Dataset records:
— START —
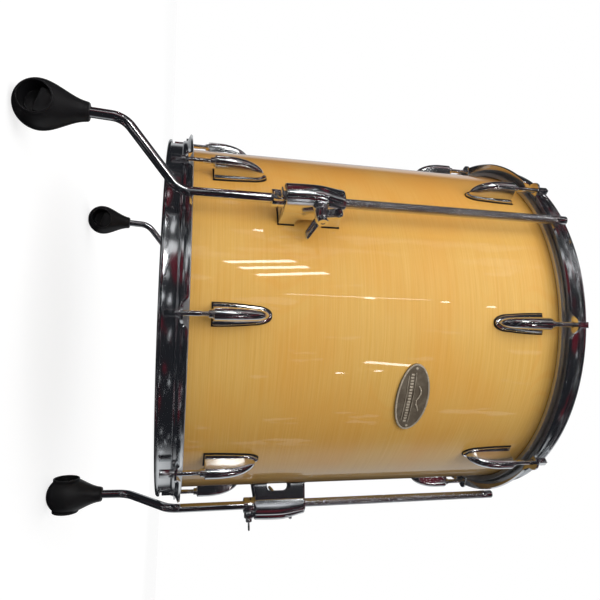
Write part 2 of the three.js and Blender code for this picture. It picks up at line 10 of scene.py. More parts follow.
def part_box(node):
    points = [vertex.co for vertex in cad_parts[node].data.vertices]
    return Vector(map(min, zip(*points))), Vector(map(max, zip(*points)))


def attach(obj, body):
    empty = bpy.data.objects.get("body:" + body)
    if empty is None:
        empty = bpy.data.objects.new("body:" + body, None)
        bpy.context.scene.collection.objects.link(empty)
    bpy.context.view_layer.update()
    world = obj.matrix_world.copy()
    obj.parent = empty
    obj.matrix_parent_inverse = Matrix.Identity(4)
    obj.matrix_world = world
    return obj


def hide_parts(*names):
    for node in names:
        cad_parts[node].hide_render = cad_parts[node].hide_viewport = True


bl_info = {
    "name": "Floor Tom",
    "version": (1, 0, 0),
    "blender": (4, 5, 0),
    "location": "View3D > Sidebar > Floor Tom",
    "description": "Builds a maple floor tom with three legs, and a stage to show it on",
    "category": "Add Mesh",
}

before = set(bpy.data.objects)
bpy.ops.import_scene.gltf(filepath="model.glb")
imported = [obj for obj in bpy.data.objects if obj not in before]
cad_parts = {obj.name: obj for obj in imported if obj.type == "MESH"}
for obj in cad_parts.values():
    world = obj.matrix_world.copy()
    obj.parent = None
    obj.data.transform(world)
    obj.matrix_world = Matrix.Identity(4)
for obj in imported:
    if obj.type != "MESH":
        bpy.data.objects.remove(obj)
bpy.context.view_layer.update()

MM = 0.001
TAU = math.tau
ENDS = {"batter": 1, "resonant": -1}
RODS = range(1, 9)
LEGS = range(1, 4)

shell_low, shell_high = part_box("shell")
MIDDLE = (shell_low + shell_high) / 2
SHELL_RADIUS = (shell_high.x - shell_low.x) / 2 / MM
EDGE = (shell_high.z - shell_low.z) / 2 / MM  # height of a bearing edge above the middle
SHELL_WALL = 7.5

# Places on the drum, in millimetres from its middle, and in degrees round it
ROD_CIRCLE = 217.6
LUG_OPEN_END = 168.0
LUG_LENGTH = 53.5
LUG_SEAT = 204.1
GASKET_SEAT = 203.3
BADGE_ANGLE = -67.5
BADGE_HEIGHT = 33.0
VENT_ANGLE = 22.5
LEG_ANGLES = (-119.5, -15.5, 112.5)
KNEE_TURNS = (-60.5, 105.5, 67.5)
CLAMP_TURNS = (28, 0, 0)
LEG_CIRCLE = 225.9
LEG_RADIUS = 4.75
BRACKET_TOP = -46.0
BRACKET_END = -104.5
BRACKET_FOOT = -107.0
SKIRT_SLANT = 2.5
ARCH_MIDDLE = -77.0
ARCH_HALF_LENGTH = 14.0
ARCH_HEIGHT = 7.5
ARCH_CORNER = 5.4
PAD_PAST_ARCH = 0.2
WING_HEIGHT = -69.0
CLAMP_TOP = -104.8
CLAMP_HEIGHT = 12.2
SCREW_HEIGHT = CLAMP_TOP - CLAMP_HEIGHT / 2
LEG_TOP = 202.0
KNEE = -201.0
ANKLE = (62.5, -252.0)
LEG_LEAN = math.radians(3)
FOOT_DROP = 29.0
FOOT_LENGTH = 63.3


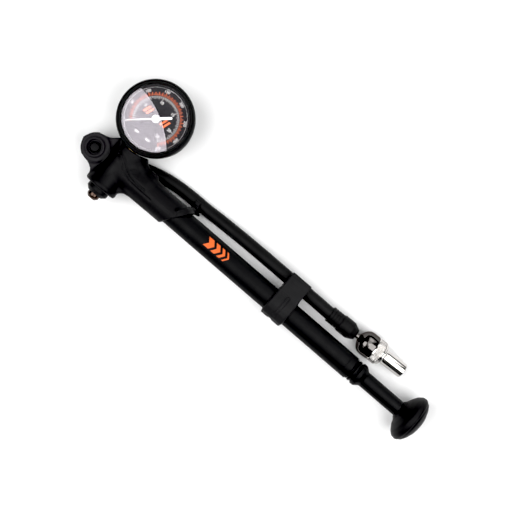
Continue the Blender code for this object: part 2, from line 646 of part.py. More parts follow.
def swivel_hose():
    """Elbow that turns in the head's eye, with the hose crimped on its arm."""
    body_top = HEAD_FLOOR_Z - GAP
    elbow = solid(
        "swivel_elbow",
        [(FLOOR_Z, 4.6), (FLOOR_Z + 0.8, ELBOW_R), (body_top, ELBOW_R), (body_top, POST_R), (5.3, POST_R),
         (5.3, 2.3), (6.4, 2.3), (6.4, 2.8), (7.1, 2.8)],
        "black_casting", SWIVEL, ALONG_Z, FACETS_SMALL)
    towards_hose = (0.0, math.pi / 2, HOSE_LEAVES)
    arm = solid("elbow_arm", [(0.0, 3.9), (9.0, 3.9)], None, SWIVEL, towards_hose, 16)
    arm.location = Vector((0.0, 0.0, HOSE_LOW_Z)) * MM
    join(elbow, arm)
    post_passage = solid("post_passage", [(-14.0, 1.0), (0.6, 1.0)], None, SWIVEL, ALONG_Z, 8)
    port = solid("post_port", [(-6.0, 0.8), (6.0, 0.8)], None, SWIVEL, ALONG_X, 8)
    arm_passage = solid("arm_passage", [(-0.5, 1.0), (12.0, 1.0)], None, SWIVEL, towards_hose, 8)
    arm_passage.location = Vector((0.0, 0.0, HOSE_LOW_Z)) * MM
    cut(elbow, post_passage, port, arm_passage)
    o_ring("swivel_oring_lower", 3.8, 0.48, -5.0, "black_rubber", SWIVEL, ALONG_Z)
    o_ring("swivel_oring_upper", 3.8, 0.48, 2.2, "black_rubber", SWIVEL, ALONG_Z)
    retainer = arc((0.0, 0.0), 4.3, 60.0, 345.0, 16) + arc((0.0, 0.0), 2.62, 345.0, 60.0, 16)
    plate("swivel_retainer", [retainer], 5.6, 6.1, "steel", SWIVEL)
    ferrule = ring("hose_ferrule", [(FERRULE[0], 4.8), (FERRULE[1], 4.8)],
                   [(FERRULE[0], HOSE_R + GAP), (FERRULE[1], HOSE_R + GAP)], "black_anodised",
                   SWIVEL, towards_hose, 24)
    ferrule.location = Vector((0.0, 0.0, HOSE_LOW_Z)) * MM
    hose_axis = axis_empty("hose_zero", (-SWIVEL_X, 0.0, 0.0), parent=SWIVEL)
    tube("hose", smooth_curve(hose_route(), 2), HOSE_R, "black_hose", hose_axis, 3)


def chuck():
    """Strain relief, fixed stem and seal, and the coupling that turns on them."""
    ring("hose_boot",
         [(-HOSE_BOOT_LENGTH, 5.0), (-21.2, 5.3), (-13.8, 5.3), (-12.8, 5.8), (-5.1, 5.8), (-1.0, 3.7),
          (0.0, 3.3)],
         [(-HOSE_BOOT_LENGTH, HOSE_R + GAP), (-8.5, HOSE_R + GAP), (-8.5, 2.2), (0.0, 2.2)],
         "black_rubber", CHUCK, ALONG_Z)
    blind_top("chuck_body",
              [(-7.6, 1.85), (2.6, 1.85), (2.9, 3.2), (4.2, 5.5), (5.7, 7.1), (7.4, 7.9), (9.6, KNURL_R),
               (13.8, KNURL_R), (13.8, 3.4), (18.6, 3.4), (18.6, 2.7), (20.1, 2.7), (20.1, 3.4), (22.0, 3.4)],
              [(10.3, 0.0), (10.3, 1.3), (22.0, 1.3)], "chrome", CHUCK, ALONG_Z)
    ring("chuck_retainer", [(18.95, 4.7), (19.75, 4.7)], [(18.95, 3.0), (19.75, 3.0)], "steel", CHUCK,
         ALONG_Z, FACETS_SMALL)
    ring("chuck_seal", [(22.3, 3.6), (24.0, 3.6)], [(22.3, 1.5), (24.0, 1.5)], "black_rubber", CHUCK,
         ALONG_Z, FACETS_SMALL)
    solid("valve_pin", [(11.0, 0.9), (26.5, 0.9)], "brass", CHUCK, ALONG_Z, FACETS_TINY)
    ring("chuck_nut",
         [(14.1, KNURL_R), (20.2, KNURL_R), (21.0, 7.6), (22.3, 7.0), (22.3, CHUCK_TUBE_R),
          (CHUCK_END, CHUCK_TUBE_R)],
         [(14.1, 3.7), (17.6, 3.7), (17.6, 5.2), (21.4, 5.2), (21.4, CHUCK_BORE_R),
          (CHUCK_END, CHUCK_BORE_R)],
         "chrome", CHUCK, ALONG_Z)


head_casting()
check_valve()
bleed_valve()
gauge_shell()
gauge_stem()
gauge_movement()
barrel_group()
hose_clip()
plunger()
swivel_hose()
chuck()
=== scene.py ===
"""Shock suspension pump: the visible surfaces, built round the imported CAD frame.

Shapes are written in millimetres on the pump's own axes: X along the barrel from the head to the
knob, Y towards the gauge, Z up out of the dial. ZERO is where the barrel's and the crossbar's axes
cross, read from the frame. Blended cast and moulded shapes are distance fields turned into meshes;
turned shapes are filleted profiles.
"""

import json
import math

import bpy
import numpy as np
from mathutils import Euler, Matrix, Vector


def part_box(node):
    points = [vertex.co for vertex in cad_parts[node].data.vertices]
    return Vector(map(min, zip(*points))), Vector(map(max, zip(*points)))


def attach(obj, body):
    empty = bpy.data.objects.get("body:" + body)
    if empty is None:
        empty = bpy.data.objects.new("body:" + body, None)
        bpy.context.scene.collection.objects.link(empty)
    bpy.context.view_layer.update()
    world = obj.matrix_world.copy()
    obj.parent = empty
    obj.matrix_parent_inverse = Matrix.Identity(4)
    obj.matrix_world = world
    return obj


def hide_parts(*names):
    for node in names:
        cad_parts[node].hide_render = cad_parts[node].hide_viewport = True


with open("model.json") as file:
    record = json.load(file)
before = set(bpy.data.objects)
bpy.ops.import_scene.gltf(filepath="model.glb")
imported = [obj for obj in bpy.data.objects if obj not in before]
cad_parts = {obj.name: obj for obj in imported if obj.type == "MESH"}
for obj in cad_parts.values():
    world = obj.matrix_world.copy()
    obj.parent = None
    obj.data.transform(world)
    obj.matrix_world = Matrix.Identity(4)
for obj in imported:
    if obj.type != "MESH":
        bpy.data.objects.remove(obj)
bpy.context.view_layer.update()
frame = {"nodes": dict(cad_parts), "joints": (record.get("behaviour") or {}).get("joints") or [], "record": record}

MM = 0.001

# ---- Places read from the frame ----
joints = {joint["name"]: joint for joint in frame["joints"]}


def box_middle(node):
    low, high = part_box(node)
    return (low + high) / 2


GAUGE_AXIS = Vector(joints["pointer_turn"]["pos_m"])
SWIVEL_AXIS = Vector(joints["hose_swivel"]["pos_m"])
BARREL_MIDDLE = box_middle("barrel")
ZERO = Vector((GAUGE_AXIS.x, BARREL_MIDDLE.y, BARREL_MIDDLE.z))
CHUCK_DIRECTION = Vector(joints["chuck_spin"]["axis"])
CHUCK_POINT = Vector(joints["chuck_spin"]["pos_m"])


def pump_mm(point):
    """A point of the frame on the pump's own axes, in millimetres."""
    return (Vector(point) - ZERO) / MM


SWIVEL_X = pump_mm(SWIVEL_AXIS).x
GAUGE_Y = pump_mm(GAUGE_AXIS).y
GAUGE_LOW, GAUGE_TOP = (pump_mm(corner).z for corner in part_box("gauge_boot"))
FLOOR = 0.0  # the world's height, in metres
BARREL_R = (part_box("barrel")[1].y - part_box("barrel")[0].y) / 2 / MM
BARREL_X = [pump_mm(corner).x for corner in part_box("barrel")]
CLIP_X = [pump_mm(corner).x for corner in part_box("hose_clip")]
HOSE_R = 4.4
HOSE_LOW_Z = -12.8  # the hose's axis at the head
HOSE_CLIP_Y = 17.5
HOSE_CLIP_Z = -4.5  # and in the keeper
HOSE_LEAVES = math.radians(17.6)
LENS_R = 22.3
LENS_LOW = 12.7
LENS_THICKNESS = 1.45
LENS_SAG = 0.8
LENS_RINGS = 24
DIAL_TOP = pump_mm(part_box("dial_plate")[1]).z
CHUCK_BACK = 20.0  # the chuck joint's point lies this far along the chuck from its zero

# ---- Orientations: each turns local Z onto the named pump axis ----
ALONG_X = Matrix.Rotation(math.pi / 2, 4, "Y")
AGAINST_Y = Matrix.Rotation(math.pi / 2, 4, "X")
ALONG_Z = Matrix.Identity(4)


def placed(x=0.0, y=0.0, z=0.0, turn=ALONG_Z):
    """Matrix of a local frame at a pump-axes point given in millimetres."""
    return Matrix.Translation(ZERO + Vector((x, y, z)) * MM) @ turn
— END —
Written problem: Print exactly the lines above from the one with "head_casting()" to the one with "joint for joint", including both.

Exercise output:
head_casting()
check_valve()
bleed_valve()
gauge_shell()
gauge_stem()
gauge_movement()
barrel_group()
hose_clip()
plunger()
swivel_hose()
chuck()
=== scene.py ===
"""Shock suspension pump: the visible surfaces, built round the imported CAD frame.

Shapes are written in millimetres on the pump's own axes: X along the barrel from the head to the
knob, Y towards the gauge, Z up out of the dial. ZERO is where the barrel's and the crossbar's axes
cross, read from the frame. Blended cast and moulded shapes are distance fields turned into meshes;
turned shapes are filleted profiles.
"""

import json
import math

import bpy
import numpy as np
from mathutils import Euler, Matrix, Vector


def part_box(node):
    points = [vertex.co for vertex in cad_parts[node].data.vertices]
    return Vector(map(min, zip(*points))), Vector(map(max, zip(*points)))


def attach(obj, body):
    empty = bpy.data.objects.get("body:" + body)
    if empty is None:
        empty = bpy.data.objects.new("body:" + body, None)
        bpy.context.scene.collection.objects.link(empty)
    bpy.context.view_layer.update()
    world = obj.matrix_world.copy()
    obj.parent = empty
    obj.matrix_parent_inverse = Matrix.Identity(4)
    obj.matrix_world = world
    return obj


def hide_parts(*names):
    for node in names:
        cad_parts[node].hide_render = cad_parts[node].hide_viewport = True


with open("model.json") as file:
    record = json.load(file)
before = set(bpy.data.objects)
bpy.ops.import_scene.gltf(filepath="model.glb")
imported = [obj for obj in bpy.data.objects if obj not in before]
cad_parts = {obj.name: obj for obj in imported if obj.type == "MESH"}
for obj in cad_parts.values():
    world = obj.matrix_world.copy()
    obj.parent = None
    obj.data.transform(world)
    obj.matrix_world = Matrix.Identity(4)
for obj in imported:
    if obj.type != "MESH":
        bpy.data.objects.remove(obj)
bpy.context.view_layer.update()
frame = {"nodes": dict(cad_parts), "joints": (record.get("behaviour") or {}).get("joints") or [], "record": record}

MM = 0.001

# ---- Places read from the frame ----
joints = {joint["name"]: joint for joint in frame["joints"]}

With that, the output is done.